SEC. 12. Any shareholder may withdraw from the corporation by giving notice of his intention to do so, thirty days at least prior to the withdrawal; but the directors may decline to use more than one-half of the funds in the treasury to meet the demands of withdrawing shareholders, in which case such shareholders shall wait until funds accumulate and shall be paid in the order in which they gave their notices and without interest or profits after the date fixed by them for the withdrawal.

SEC. 13. If the withdrawal takes place within a year after the shareholder became a member of the corporation, he shall be entitled to receive the amount of the dues paid by him, without interest or profits, less all fines and other charges against him and his proportionate part of any unadjusted loss; if it does not take place until after the expiration of such year, he shall be entitled to receive the value of his shares, as determined by the directors, less his fines, charges, and proportionate share of unadjusted losses, and less such proportion of the profits previously credited to the shares as the bylaws provide.

SEC. 14. At any time after four years from the date of issue, the directors may, pursuant to the provisions of the bylaws, if any, on the subject, retire unpledged shares of any series and compel their withdrawal by paying to the shareholders the amount of dues paid upon the shares, and the proportion of profits belonging to them according to the last preceding adjustment and valuation of shares, less the amounts due from such shareholders for fines and other charges and for their proportionate shares of unadjusted losses, if any.
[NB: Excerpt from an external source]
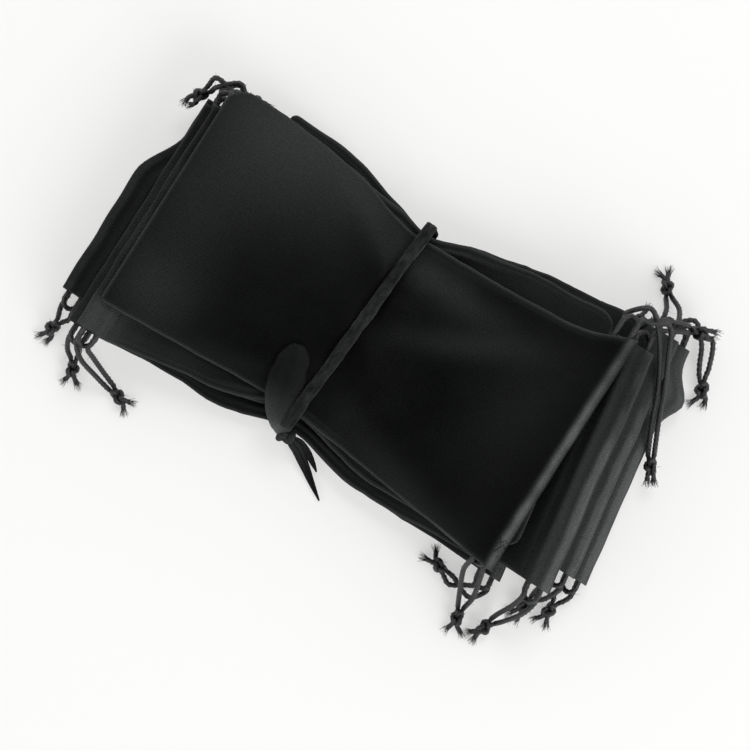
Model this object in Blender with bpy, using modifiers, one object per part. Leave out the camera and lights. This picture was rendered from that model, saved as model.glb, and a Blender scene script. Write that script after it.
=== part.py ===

If all unpledged shares are not so retired, the directors shall determine by lot which shall be retired.

SEC. 15. Upon the death of a shareholder, his legal representatives shall be entitled to receive the full amount paid in by him, together with an equitable proportion of the interest and profits pertaining to his shares, less all fines and charges against him at the time of his decease, and a proportionate share of any unadjusted losses then existing.

SEC. 16. The officers of the corporation shall hold monthly meetings for receiving dues from and selling loans to shareholders.